Tahoe California Conservation Corps provides aid to Los Angeles area
LOS ANGELES, Calif. – Two California Conservation Corps (CCC) crews from the Tahoe region are currently providing post-fire mitigation efforts in the Los Angeles area after the historical wildfires this last month.
30 corpsmembers and three staff from the Tahoe center located in Meyers, Calif. were dispatched on Monday, Jan. 20. Prior to that, two Tahoe CCC wildland fire fighting crews were dispatched to the Eaton Fire on Jan. 8 and returned at the end of January.
The most recent dispatch of the two Tahoe Crews on Jan. 20 was in response to California Governor Gavin Newsom’s executive order requesting the Corps, along with other agencies, develop a plan to mitigate the risks of flash floods, mudslides, and debris flows in the burn scar areas, created by the fires, and to respond promptly to any flooding, mudslides, or debris flows that may occur if significant winter storms hit the Greater Los Angeles area in the coming weeks and months.
Tahoe corpsmembers are specifically working on watershed protection efforts. This entails installing barriers that prevent burn scar area contaminants from washing into storm drains and into regional watersheds due to rainfall. The specific barriers are called straw wattles, silt socks and silt fences.

“We are installing silt fencing along the actual beach to keep some of the contaminants from washing through and out to the ocean,” Dana Howard said, Deputy Director of the California Conservation Corps.
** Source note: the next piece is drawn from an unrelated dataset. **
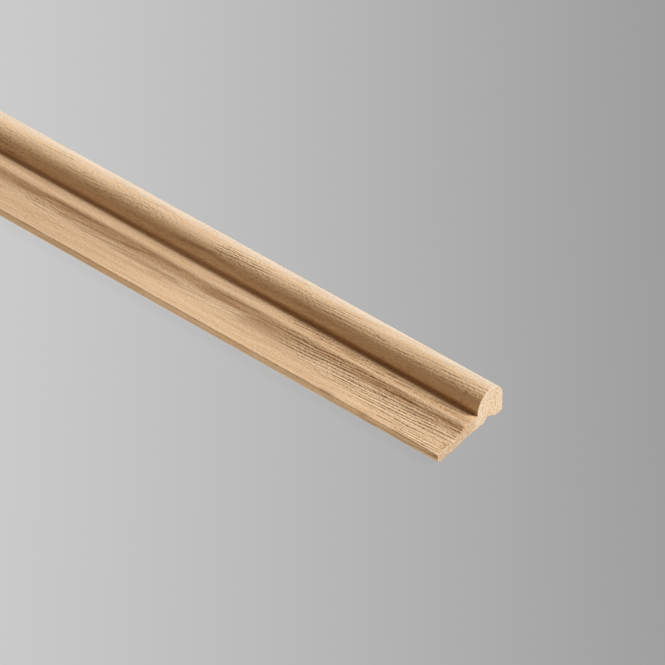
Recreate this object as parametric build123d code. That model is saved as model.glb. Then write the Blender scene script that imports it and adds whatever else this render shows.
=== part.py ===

The work is expected to take weeks with hundreds of thousands of linear feet of both the wattle and the silt sock to install in regions impacted by the Palisades Fire and Eaton Fire.
The California Conservation Corps is a state agency that provides a workforce development program for young adults ages 18-25 with environmental protection and conservation as its focus. The Corps is a part of the California Natural Resource Agency (CNRA) and is the oldest and largest conversation corps in the United States. The Corps has over 25 locations across the state and 1,600 young adults enrolled at any given time. It’s the only state run conservation corps in California.
“What we are doing is getting the next generation of conservation minded leaders in place,” Howard explained. He says departments like State Parks, Water Resources, CAL FIRE, and Fish and Wildlife are going to need people.
The Corps exposes young adults to the idea that a career in protecting and enhancing the environment is one that is viable, sustainable and meaningful.
Here in Tahoe, nearly 90 corpsmembers live at the center in Meyers with over 25 staff supporting the young adults.
The Tahoe center’s work spans two wildland fire fighting crews in partnership with CAL FIRE, a Forestry Corps with members who are enrolled in the Forestry Program at Lake Tahoe Community College, and crews working local and statewide projects in the areas of defensible space, trail restoration and emergency response.
Both the Palisades and Eaton Fire together burned over 37,000 acres, and over 16,000 structures, damaging more. Nearly 30 civilians have died. CAL FIRE reports both fires 100% contained as of Feb. 1.